# Auto Forecast Solutions data leak suggests no Cybertruck until October 2023



## TrevP (Oct 20, 2015)

In what appears to be a data leak from Auto Forecast Solutions, a document shows several OEM product roadmaps including Tesla. Checking within industry people the document appears to be legit.

Of significance it suggests the Cybertruck won't enter production until October of 2023. The next-gen Roadster seems to be on track for July 2023 start of production beating the Cybertruck by several months which isn't surprising given that it was first revealed in November 2017 and was in progress well before the Cybertruck program began.

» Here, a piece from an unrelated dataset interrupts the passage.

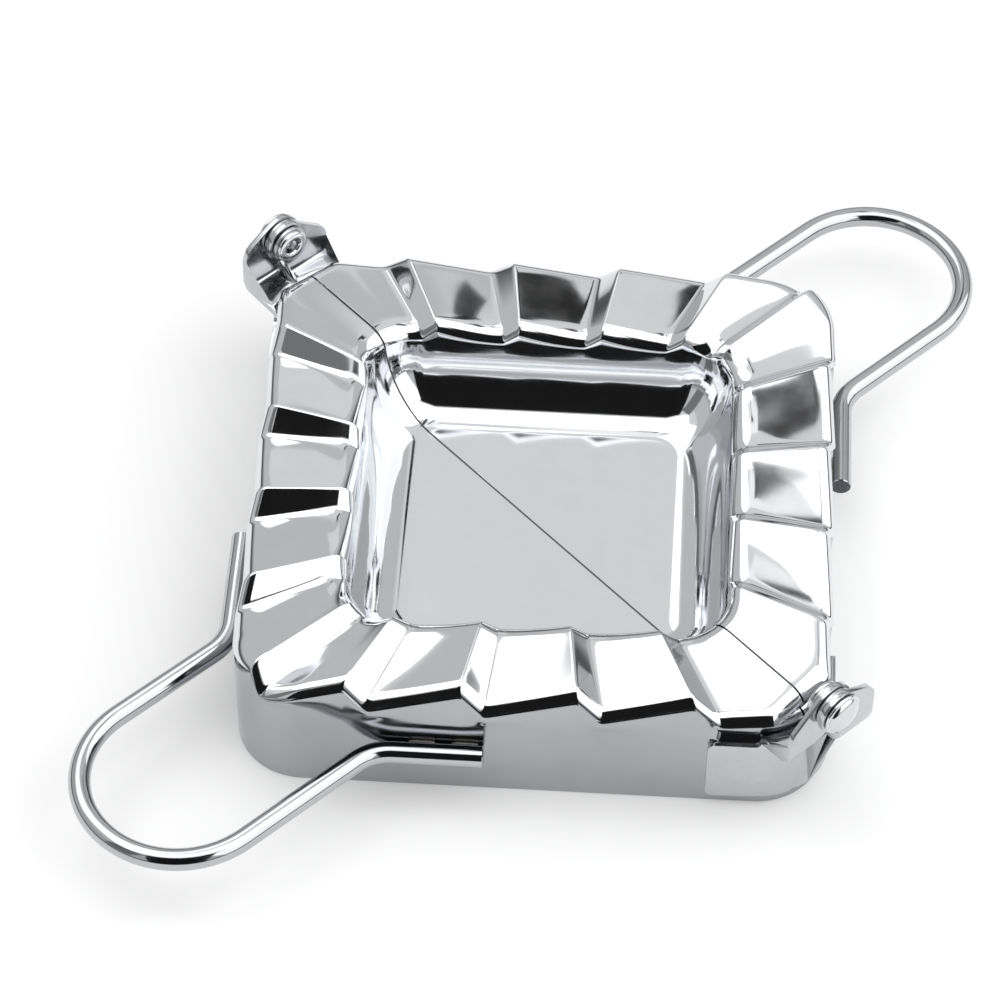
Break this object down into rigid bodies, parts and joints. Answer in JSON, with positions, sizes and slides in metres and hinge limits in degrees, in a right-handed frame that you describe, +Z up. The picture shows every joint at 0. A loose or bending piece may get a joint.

Also of interesting note, it shows a second-gen Roadster due in 2029


----------



## Madmolecule (Oct 8, 2018)

but, I just saw it at the pep rally, and the factory is finished. Now I know why Elon was still driving the original roadster, he probably get free supercharging


----------



## garsh (Apr 4, 2016)

Woah, they're considering making a Van version of the cybertruck??? 🤯


----------



## Sjohnson20 (Mar 8, 2018)

Is that a Cyber van or just a van? It’s a little confusing with the separate category. Should be possible to just change the back of the truck into a van similar to changing the 3 into a Y. I hope they actually make a van in Jan 2024 and it’s big enough to use as a work van.


----------



## garsh (Apr 4, 2016)

Sjohnson20 said:


> Is that a Cyber van or just a van?


The second column is labelled "Vehicle Platform", and the Van entry appears under the Cybertruck platform section.
But "Platform" may just refer to the skateboard, so I wouldn't expect such a van to share the truck's unique styling.


----------



## shareef777 (Mar 10, 2019)

garsh said:


> Woah, they're considering making a Van version of the cybertruck??? 🤯
> 
> View attachment 42261


Considering that the CT they’re basing this van on is going to be released 5 years after the prototype is shown, What’s the guess as to when the van will be released after the spreadsheet is shown!? Im going with an even number, say…. a decade!


----------



## Mr. Spacely (Feb 28, 2019)

Why make a truck or Roadster when they can't keep up demand for 3 and Y?


----------



## garsh (Apr 4, 2016)

Mr. Spacely said:


> Why make a truck or Roadster when they can't keep up demand for 3 and Y?


forecasting == planning for the future.


----------



## Klaus-rf (Mar 6, 2019)

shareef777 said:


> What’s the guess as to when the van will be released after the spreadsheet is shown!? Im going with an even number, say…. a decade!


 Always the optimist!!


----------



## shareef777 (Mar 10, 2019)

Klaus-rf said:


> Always the optimist!!


I'd of gone with "realist".


----------